━━━━━ Exercise materials
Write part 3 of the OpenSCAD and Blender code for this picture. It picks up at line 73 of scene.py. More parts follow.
━━━━━━━━━━
━━━━━ Exercise materials
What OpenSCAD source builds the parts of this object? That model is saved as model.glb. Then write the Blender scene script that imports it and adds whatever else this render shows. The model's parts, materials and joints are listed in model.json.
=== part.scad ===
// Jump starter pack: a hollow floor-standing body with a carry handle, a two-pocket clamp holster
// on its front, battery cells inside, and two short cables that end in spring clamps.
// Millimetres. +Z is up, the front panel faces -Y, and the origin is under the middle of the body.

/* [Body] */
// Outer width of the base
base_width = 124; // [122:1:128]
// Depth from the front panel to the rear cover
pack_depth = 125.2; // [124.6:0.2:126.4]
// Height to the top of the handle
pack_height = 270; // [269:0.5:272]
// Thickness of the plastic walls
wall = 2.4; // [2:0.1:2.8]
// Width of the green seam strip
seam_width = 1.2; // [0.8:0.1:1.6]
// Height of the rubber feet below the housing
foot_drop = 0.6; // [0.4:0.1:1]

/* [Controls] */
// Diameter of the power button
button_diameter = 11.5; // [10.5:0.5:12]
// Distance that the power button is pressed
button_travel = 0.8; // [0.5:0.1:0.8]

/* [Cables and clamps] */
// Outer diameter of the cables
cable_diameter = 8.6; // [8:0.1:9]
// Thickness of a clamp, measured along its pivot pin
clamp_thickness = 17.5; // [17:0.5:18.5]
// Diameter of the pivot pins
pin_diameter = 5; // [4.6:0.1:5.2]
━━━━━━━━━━
━━━━━ Exercise materials
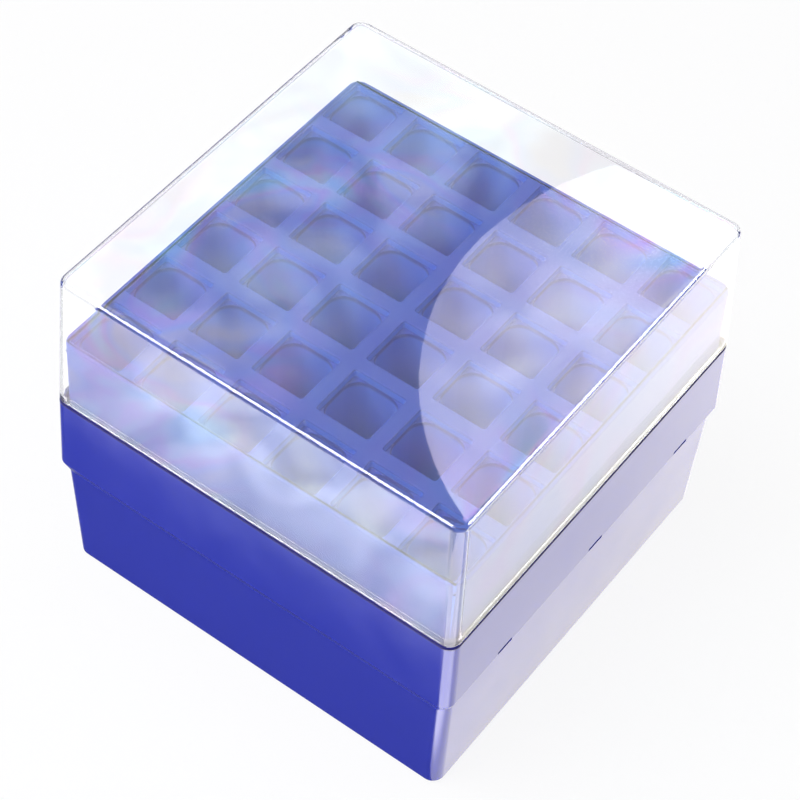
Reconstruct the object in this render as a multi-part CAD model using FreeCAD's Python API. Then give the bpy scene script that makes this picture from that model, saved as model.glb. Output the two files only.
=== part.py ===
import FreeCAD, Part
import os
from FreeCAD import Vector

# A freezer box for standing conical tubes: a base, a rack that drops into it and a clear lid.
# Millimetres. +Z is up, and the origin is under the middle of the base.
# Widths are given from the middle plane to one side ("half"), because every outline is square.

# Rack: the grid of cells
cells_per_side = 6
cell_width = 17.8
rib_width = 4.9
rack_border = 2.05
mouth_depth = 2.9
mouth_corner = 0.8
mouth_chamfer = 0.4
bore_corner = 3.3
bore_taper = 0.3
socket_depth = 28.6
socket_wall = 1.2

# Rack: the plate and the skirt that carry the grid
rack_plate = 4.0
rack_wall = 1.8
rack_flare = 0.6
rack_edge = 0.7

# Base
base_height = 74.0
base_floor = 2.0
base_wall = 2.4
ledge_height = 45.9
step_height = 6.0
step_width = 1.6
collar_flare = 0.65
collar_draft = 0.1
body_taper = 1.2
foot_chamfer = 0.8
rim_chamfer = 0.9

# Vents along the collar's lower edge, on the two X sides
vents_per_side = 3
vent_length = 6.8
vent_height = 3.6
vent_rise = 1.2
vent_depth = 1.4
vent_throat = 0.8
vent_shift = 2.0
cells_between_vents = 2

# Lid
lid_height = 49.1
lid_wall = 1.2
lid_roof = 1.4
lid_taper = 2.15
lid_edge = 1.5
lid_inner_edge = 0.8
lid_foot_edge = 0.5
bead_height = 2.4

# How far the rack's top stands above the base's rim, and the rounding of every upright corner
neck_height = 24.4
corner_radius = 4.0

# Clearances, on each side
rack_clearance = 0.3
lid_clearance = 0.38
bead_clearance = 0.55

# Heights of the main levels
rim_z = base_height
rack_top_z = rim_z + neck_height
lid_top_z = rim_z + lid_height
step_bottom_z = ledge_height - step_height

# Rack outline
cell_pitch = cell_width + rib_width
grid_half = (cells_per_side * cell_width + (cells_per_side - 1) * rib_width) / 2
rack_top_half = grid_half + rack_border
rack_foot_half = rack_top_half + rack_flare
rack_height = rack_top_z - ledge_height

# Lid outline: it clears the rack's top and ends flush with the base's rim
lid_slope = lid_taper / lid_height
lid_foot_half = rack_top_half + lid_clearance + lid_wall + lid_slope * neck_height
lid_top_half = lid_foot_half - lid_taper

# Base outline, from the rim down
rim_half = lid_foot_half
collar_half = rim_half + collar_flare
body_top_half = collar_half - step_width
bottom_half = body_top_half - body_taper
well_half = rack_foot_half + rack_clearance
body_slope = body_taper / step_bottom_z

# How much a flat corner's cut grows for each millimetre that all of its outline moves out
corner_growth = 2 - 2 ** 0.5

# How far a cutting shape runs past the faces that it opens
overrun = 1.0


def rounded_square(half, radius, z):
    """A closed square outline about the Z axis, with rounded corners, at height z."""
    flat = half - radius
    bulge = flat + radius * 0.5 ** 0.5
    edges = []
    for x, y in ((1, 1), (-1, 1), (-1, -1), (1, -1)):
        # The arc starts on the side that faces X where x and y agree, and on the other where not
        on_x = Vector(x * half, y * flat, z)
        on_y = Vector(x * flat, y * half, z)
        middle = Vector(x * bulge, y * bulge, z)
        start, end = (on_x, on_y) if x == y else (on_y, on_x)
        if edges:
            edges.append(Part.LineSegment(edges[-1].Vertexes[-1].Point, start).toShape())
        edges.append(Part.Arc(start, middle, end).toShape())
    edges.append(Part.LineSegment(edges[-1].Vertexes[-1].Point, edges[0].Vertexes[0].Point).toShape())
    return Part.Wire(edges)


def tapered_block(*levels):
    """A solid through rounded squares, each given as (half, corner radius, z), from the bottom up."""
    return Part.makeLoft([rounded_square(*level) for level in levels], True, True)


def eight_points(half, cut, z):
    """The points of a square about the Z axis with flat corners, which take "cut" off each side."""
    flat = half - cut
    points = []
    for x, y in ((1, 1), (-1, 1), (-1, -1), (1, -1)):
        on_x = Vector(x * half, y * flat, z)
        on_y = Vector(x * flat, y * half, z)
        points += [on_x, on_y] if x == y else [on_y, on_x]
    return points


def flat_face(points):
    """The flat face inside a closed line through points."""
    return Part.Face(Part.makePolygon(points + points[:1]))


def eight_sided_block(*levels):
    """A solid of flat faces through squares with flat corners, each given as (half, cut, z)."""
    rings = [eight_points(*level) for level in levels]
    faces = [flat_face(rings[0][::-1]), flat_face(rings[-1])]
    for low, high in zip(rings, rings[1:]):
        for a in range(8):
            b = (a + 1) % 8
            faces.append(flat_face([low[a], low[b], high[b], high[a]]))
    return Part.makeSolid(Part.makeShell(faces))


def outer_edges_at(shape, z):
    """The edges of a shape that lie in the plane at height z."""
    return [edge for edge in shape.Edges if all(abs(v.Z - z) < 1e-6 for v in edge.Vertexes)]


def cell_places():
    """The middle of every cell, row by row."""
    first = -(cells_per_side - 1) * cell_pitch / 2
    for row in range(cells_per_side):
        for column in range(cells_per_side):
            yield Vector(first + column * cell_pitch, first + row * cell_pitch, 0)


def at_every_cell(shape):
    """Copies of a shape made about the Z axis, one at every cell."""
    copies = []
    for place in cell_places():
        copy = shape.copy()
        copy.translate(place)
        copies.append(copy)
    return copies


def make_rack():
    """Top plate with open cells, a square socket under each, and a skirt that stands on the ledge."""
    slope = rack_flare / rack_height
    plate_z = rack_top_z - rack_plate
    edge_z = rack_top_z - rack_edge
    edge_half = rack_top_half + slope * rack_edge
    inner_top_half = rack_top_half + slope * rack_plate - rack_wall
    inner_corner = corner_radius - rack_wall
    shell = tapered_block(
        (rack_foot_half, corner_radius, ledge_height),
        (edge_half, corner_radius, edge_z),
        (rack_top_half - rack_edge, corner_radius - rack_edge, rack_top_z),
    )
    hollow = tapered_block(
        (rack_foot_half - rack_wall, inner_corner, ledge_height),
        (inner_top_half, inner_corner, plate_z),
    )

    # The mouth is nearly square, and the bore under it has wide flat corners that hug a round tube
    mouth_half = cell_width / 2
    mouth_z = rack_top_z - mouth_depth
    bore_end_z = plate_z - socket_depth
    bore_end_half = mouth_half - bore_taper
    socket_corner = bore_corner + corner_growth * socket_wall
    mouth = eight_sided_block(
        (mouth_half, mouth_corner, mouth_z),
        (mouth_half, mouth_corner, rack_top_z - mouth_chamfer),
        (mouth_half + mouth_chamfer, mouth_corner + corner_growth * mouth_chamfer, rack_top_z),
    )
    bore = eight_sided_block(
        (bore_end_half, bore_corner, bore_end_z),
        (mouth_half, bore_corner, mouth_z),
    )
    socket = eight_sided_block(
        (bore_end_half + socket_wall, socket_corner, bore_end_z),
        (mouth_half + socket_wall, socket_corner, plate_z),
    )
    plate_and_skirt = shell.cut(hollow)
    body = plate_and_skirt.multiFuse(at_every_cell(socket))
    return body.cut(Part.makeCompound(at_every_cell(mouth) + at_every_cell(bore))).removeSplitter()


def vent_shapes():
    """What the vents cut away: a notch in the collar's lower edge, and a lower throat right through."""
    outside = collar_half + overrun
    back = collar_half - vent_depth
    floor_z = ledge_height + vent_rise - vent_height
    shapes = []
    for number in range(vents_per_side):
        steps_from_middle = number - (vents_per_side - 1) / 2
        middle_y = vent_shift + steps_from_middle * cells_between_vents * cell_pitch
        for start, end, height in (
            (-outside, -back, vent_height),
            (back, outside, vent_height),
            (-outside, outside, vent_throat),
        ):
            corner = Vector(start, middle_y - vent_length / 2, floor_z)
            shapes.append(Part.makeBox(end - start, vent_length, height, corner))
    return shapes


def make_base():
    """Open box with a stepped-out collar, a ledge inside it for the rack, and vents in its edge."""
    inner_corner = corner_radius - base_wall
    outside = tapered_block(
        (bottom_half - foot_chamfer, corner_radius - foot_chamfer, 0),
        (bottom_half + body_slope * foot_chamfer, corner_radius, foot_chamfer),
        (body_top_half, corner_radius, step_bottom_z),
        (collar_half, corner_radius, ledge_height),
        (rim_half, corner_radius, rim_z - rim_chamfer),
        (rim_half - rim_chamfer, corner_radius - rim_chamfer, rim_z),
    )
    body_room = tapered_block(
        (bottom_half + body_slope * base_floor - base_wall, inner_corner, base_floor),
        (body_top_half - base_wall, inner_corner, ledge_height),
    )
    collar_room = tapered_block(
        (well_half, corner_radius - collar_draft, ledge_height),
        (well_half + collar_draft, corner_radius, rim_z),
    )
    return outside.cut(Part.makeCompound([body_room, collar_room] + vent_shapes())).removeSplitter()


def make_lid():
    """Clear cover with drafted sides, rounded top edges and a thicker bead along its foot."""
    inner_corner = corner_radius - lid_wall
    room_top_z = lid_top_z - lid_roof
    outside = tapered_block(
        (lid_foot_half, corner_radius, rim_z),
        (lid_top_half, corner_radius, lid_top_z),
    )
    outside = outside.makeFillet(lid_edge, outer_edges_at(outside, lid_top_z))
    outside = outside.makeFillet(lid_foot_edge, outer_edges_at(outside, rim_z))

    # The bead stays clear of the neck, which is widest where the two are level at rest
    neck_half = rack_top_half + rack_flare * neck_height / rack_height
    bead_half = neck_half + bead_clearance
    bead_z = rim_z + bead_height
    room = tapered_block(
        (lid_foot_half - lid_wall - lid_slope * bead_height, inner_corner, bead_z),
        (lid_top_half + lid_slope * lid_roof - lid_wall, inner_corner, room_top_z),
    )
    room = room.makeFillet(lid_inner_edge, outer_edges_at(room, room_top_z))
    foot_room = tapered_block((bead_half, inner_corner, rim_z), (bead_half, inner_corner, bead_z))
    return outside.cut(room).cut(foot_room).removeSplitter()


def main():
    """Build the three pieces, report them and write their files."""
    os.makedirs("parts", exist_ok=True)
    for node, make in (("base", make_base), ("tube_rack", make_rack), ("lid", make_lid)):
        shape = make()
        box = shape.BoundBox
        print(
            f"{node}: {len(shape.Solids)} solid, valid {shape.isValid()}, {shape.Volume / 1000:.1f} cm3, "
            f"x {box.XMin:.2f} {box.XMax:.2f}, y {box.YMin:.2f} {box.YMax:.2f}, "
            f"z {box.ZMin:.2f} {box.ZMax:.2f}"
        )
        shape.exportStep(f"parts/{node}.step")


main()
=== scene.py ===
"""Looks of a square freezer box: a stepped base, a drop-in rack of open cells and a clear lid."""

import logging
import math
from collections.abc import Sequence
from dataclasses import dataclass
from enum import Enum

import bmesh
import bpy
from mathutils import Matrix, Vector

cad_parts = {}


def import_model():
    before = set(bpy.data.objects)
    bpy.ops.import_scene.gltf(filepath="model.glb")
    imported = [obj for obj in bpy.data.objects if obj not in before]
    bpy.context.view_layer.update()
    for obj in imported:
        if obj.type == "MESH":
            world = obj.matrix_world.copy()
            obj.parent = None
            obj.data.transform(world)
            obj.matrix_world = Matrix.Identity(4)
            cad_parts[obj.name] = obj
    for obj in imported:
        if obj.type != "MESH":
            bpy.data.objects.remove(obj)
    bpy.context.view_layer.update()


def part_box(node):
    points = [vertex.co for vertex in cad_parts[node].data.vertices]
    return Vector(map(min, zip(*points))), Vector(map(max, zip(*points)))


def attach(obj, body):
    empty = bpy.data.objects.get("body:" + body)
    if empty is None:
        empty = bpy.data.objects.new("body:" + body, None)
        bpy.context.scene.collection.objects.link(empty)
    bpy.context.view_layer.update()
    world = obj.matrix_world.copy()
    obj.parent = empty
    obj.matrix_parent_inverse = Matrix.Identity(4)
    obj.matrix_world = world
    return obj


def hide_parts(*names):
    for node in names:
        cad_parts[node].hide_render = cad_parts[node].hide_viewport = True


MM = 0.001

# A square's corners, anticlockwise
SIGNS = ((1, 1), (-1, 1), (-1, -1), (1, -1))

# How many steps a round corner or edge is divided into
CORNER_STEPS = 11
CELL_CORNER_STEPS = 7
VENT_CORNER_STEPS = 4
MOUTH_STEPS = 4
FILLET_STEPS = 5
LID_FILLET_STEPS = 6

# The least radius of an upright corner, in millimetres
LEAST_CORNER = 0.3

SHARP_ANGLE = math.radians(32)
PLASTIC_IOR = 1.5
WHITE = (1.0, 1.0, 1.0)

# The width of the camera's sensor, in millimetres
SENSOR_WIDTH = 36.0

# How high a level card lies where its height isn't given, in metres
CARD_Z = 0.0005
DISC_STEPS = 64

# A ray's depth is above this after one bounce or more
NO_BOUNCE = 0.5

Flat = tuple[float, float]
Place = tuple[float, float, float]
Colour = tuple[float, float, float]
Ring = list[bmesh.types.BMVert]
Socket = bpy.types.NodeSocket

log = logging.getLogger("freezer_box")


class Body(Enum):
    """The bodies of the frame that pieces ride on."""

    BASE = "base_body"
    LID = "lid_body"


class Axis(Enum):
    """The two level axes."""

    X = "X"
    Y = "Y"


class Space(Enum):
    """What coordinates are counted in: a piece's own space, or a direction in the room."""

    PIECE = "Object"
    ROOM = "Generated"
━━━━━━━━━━
- _Written request_
Retype the portion of the data above that starts on the line with "Reconstruct the object" and finishes on the line with "from FreeCAD import Vector", including both of those lines.

- _Exercise answer_
Reconstruct the object in this render as a multi-part CAD model using FreeCAD's Python API. Then give the bpy scene script that makes this picture from that model, saved as model.glb. Output the two files only.
=== part.py ===
import FreeCAD, Part
import os
from FreeCAD import Vector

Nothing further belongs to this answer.